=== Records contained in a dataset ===
◆ ◆ ◆ ◆
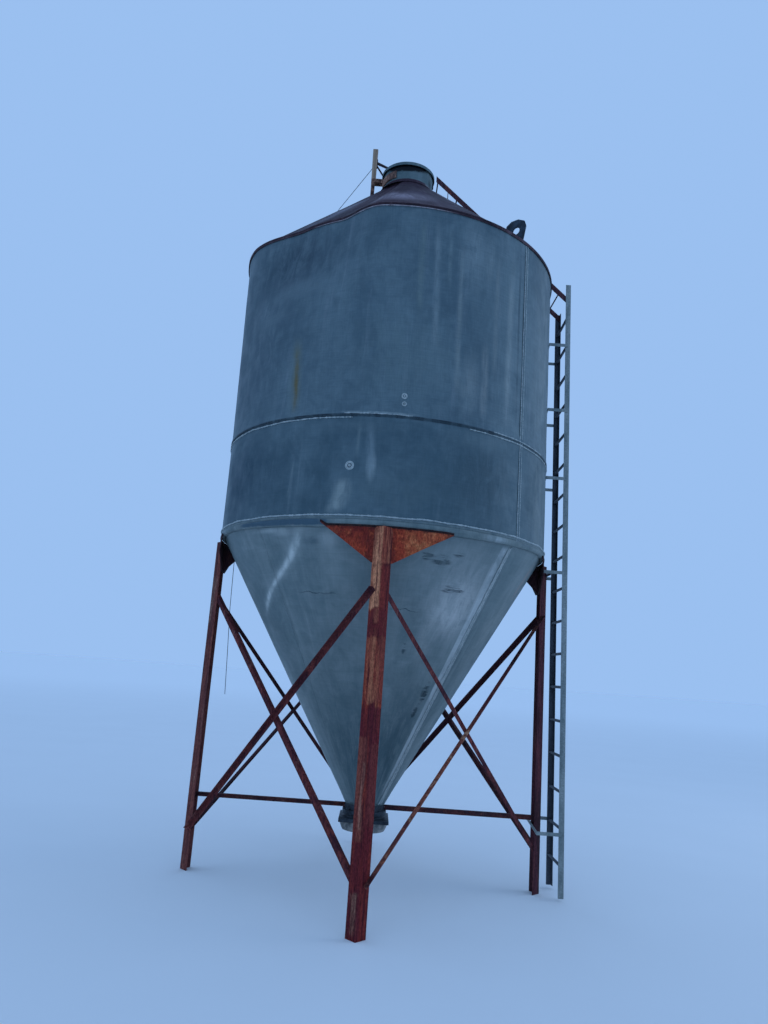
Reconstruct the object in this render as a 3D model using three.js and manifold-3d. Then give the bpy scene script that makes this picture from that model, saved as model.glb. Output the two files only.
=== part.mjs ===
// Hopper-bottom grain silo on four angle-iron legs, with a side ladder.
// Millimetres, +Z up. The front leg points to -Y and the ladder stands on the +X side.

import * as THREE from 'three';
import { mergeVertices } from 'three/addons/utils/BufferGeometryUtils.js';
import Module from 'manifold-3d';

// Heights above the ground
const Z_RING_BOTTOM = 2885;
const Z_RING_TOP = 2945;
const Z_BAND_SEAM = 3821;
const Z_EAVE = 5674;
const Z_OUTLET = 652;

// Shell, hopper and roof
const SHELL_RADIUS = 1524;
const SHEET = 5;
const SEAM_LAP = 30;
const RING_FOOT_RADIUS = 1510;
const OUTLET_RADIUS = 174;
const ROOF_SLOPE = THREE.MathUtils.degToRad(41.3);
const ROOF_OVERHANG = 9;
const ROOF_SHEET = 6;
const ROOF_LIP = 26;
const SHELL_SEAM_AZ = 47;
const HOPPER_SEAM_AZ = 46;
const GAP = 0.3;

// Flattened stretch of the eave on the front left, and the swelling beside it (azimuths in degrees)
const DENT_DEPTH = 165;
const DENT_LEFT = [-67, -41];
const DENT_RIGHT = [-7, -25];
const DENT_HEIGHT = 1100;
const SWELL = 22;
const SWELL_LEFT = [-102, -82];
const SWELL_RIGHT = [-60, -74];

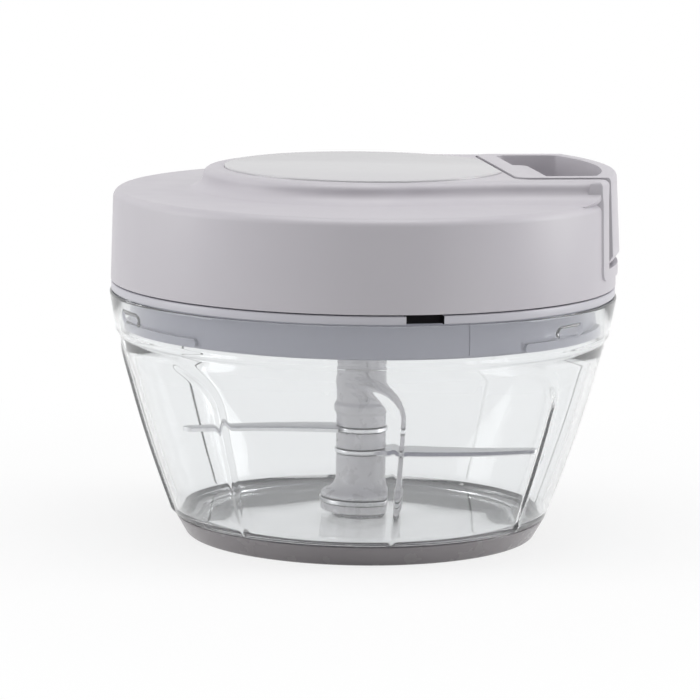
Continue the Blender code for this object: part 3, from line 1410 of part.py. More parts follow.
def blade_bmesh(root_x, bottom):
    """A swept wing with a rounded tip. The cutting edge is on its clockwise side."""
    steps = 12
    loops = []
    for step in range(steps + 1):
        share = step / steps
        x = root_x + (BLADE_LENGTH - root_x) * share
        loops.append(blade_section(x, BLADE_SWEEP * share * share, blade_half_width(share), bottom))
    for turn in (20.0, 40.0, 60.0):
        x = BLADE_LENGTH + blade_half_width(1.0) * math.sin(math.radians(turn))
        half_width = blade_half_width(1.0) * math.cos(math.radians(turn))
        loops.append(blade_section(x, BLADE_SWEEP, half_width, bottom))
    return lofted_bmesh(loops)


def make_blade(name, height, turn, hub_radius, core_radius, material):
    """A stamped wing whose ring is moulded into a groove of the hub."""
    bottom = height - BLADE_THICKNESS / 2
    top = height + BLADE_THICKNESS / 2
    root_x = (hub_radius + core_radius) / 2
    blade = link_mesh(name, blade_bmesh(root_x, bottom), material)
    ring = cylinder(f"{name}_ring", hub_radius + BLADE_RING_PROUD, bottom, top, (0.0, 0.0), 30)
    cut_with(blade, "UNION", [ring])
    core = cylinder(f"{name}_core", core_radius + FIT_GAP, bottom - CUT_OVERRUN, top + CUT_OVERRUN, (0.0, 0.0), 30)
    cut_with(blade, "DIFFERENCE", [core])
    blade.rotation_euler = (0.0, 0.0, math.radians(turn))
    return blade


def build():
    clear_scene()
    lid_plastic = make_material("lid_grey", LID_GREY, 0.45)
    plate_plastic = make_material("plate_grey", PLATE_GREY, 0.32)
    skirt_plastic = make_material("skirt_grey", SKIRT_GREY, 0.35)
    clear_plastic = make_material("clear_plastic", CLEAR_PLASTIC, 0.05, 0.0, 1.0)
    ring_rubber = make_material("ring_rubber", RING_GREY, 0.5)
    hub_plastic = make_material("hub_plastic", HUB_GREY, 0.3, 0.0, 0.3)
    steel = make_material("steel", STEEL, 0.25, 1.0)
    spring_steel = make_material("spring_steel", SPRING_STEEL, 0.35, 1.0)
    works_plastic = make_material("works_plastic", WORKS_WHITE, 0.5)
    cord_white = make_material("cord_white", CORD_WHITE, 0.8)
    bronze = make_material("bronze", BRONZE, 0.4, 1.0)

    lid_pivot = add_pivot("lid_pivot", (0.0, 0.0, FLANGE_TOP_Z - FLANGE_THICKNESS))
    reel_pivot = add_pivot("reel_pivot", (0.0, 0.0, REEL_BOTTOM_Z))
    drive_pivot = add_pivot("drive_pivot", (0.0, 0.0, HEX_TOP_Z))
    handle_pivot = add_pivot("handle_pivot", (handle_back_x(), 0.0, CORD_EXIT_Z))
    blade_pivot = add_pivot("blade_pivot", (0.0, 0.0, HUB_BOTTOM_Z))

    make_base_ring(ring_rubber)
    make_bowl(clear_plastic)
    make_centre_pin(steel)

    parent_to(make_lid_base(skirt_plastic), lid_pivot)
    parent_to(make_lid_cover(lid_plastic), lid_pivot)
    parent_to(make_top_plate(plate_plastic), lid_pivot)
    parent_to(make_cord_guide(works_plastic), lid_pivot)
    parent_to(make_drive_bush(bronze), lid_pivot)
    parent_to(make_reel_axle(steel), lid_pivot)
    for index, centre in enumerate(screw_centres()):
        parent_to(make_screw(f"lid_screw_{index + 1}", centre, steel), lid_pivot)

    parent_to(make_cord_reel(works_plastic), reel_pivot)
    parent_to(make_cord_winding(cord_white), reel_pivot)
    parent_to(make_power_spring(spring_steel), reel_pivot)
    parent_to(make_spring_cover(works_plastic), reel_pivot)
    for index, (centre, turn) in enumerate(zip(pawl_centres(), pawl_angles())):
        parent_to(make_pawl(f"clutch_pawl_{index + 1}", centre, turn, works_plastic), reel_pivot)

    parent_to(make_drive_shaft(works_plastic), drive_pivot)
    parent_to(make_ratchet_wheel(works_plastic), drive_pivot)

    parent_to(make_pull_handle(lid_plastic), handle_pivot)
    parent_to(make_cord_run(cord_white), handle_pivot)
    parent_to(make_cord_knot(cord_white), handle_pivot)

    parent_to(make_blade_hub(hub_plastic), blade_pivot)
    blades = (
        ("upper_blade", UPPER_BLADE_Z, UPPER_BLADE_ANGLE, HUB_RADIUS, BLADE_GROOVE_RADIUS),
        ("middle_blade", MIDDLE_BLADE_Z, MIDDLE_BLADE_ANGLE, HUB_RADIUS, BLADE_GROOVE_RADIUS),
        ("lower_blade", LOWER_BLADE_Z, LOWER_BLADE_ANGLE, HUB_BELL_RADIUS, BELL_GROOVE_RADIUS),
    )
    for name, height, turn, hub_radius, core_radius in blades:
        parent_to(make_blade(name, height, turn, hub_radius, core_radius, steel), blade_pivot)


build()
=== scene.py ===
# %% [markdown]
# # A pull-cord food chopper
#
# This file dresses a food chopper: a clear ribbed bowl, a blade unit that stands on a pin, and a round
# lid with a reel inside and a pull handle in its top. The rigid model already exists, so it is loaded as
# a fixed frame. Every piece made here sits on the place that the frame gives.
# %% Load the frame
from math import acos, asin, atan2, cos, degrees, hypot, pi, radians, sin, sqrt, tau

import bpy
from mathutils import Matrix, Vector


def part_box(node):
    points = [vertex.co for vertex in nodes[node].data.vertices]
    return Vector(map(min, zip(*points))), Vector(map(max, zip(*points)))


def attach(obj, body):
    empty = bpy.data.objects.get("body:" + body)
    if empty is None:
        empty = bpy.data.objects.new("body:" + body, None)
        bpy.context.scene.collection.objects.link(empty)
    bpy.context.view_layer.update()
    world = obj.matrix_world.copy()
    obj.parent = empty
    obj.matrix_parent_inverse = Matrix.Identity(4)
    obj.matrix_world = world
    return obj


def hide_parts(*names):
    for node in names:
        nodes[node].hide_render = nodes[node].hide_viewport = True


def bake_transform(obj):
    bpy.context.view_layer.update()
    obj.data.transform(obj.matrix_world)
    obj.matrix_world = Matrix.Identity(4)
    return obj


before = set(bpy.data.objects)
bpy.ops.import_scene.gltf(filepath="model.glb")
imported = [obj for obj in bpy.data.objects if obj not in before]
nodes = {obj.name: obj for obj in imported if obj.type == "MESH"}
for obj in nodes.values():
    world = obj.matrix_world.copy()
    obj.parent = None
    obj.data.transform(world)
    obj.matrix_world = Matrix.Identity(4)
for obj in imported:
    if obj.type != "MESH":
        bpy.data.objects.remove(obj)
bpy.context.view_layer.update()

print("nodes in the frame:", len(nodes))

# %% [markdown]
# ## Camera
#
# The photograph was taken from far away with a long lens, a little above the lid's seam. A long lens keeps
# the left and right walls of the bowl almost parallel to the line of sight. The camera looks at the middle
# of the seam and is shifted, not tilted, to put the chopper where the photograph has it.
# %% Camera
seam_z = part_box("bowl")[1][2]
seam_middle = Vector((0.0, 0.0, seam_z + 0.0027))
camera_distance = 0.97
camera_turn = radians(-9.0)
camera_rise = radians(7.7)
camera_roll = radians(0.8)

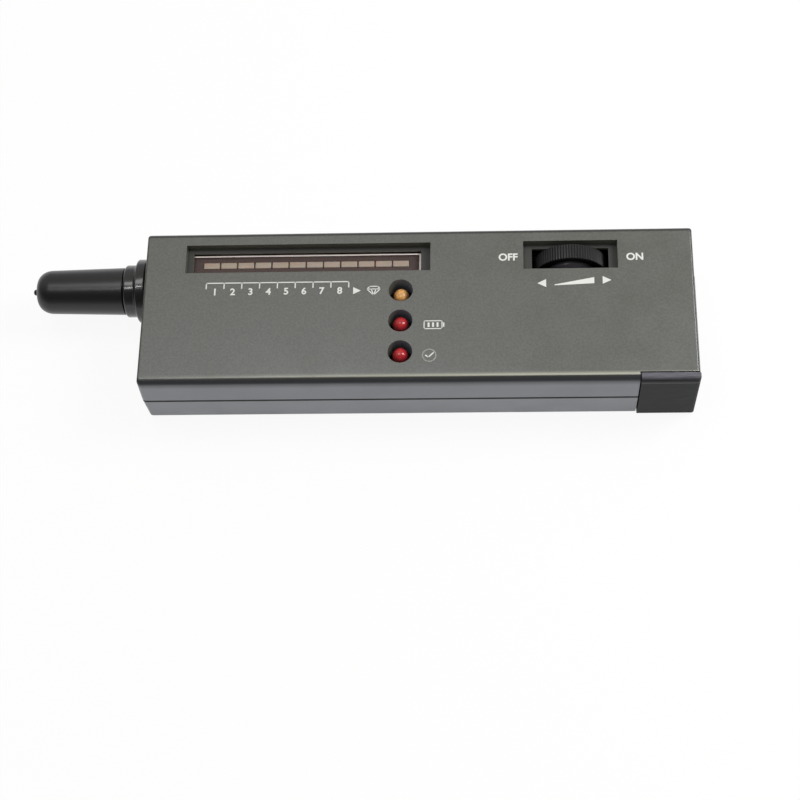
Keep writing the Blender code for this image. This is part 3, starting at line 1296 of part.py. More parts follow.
◆ ◆ ◆ ◆
=== Description of the task ===
Reproduce exactly the lines from the line with "if empty is" through the line with "nodes[node].hide_render = nodes[node].hide_viewport", both end lines included, and only those lines.

=== Final result ===
    if empty is None:
        empty = bpy.data.objects.new("body:" + body, None)
        bpy.context.scene.collection.objects.link(empty)
    bpy.context.view_layer.update()
    world = obj.matrix_world.copy()
    obj.parent = empty
    obj.matrix_parent_inverse = Matrix.Identity(4)
    obj.matrix_world = world
    return obj


def hide_parts(*names):
    for node in names:
        nodes[node].hide_render = nodes[node].hide_viewport = True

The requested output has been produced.